Although most studios have long-term financing deals in place, their lenders are looking to renegotiate terms, including lower distribution fees that studios earn for releasing the movies. The studios might have to resort more to self-financing their productions.
That would force them to take on greater risk and make fewer films, says Richard Dorfman, managing director for the New York investment company Richard Alan Inc. "The credit crunch will have a pervasive effect on the movie business in 2009 and 2010," Dorfman said.
Budget slashing is happening at Culver City, Calif.-based Sony Pictures.
"We're cutting costs across the board, with restrictions on overtime, the filling of open positions and those that become vacant, use of temporary workers, and travel and entertainment expenses, as well as consolidating shared services," Sony spokesman Jim Kennedy said.
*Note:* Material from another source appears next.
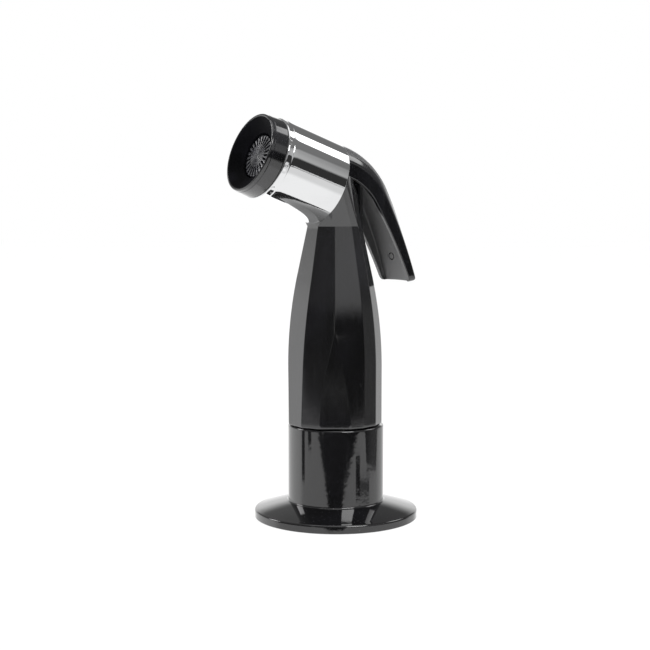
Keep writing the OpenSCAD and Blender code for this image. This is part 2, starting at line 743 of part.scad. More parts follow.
// Helical wire from the chamber's floor up to the washer cup.
module valve_spring() {
    z0 = valve_floor_z + wire_d / 2 + seat_gap / 2;
    rise = washer_cup_z - seat_gap / 2 - wire_d / 2 - z0;
    wire = [for (b = [0:60:300]) [spring_r + wire_d / 2 * cos(b), z0 + wire_d / 2 * sin(b)]];
    color(steel_col) translate([0, valve_y, 0]) coil(wire, spring_turns, rise / spring_turns, 12);
}

hose_guide();
deck_gasket();
friction_washer();
mounting_nut();
snap_ring();
hose_washer();
handle_body();
hose_coupling();
coupling_o_ring();
inlet_screen();
valve_seat();
bonnet_nut();
stem_o_ring();
valve_spring();
chrome_sleeve();
nozzle_ring();
nozzle_gasket();
flow_plate();
spray_disc();
lever_pin();
lever();
valve_stem();
valve_washer();
washer_cup();
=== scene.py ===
"""Looks of a sink hand spray that stands in its deck hose guide."""

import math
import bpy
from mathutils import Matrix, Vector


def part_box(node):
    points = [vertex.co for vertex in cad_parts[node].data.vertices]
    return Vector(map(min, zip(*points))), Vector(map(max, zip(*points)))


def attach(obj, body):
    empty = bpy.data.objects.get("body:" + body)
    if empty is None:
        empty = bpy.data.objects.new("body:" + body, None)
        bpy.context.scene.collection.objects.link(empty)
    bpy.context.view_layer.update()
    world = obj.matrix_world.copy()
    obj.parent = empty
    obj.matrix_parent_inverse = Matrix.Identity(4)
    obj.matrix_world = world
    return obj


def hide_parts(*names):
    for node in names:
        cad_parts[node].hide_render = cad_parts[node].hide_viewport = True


bl_info = {
    "name": "Hand spray looks",
    "version": (1, 0, 0),
    "blender": (4, 5, 0),
    "location": "View3D > Sidebar > Hand spray",
    "description": "Builds the visible pieces, finishes and studio of a sink hand spray",
    "category": "Object",
}

import bmesh
import bpy
from mathutils import Matrix, Vector

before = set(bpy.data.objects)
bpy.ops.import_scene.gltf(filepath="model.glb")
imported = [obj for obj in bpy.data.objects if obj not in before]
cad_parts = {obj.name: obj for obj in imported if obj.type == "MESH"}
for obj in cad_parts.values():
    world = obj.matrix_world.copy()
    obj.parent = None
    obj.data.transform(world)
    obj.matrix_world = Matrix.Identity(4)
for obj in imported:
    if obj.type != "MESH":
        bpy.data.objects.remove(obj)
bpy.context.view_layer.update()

MM = 0.001
HEAD_TILT = math.radians(19.4)
HEAD_CENTRE = Vector((0, 0, 108.6 * MM))
# Local Z of this place is the spray direction and local Y is up across the head.
HEAD = Matrix.Translation(HEAD_CENTRE) @ Matrix.Rotation(math.radians(90) - HEAD_TILT, 4, "X")

guide_low, guide_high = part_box("hose_guide")
nut_low, nut_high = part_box("mounting_nut")


# ---- sizes and colours ----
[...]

Other studios say they, too, are cutting back on traditional Hollywood perks such as lavish premieres, first-class and entourage travel, limo services and hair and makeup sessions.
Talent Deals Cost Studios
Confronted with rising costs and diminishing returns, studios are reining in costly talent deals that can leave them in the red while stars walk away with millions. For example, Warner negotiated a deal with "Yes Man" star Jim Carrey - the first comedic actor to break the $20 million benchmark - in which he deferred his usual upfront fee for an ownership stake in the movie.
This is occurring against a backdrop of declining DVD sales, which have propped up studio profits for years. Consumer spending on DVDs, already slowing, is believed to have dropped about 5 percent to 7 percent in 2008, according to Adams Media Research, which projects a similar decline for this year. The slowdown in DVD sales reflects the maturity of the business, which began to slow in 2005 but is exacerbated by a drop in overall consumer spending that began a few months ago, said Tom Adams, president of the research enterprise.
Sales of the high-definition Blu-ray discs have been brisk, but not brisk enough to offset declining DVD sales. Adams estimates overall spending in the home-entertainment sector, including Blue-ray discs, will have dropped 3 percent to 5 percent for 2008.
Meanwhile, broadcast networks - grappling with rising production costs, lackluster prime-time ratings and a loss of viewers to the Internet - face a difficult year as automakers and other big TV advertisers slash spending.
As for box-office revenue, the studios saw nearly as much money generated in 2008 as they did in record-setting 2007, although that was due to ticket price inflation. Attendance was off an estimated 5 percent from 2007's 1.4 billion admissions. Hollywood nonetheless saw a last-minute surge during the long Christmas weekend, thanks to hits including family films "Marley & Me" and "Bedtime Stories."
"If you have good movies, people tend to come even during down economic times," said John Fithian, president of the trade group National Association of Theatre Owners. Fithian, noting that in 2005, when the economy was booming, "We had the worst year we've had in decades because the movies were terrible."
Fithian acknowledged that if the recession dragged on, it could affect moviegoing at a time when consumers are getting more of their entertainment at home with their big-screen TVs, video games and Internet.
Such changes could prompt the studios to speed up their efforts to distribute entertainment via the Internet, cell phones and other new outlets.